At Paperless, we started with a p-value of 0.05, meaning we believed there to be only a 5% chance of a false-positive. With that baseline we could then calculate how many user interactions we needed to record to get statistically significant results. If it looked like a test would need to run for more than 2–4 weeks to get the required numbers, we might reconsider that hypothesis in favor of one where we could results faster.
Some examples
I’ll run through some examples of how we planned, tested, and analyzed results at Paperless. To recap, we had already established the following:
- Our goal — Increase revenue from the site using our existing feature set
- Our problem/opportunity area — Our pricing model and how to better communicate it to our customers
Which leads us to the next step…
Hypotheses
Coins are the virtual currency Paperless uses.
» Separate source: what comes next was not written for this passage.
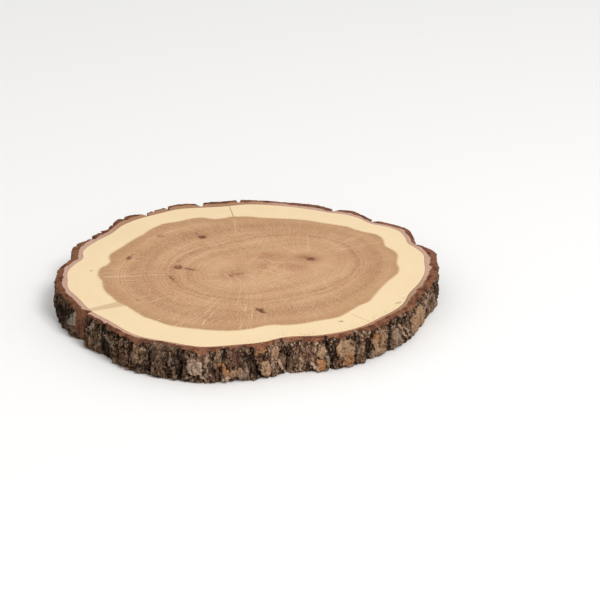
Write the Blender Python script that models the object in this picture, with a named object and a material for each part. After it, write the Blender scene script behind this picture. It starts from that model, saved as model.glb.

For example, an invitation may cost 1 coin/recipient, so for 25 recipients, you pay 25 coins. We then ask customers to purchase a coin package, such as 20/40/80/150 coins, with the value increasing in higher volume purchases. Confusing, I know.
A few teammates and I spent some time researching on our own and then held a few team-wide meetings to collect and collate results. We had a long list of ideas, but there were a few we felt had strong potential:
- Reduce the number of pricing tiers
- Provide more and better options to buy coins
- Replace the concept of “coins” with real dollars
- Explain earlier in the funnel how coins work
Remember, we’re chasing local maxima (improving the current system) here, not global ones (finding a better system). That ruled out some of the options above, but we still had plenty to work with. One idea we came up with involved the second point above, providing better options to purchase coins. We came up with a hypothesis like along these lines:
Users who are ready to send will purchase larger coin packages because of the perceived value of buying more coins at once. This will result in an increase in Average Order Value, with little change in conversion, equaling overall higher revenue.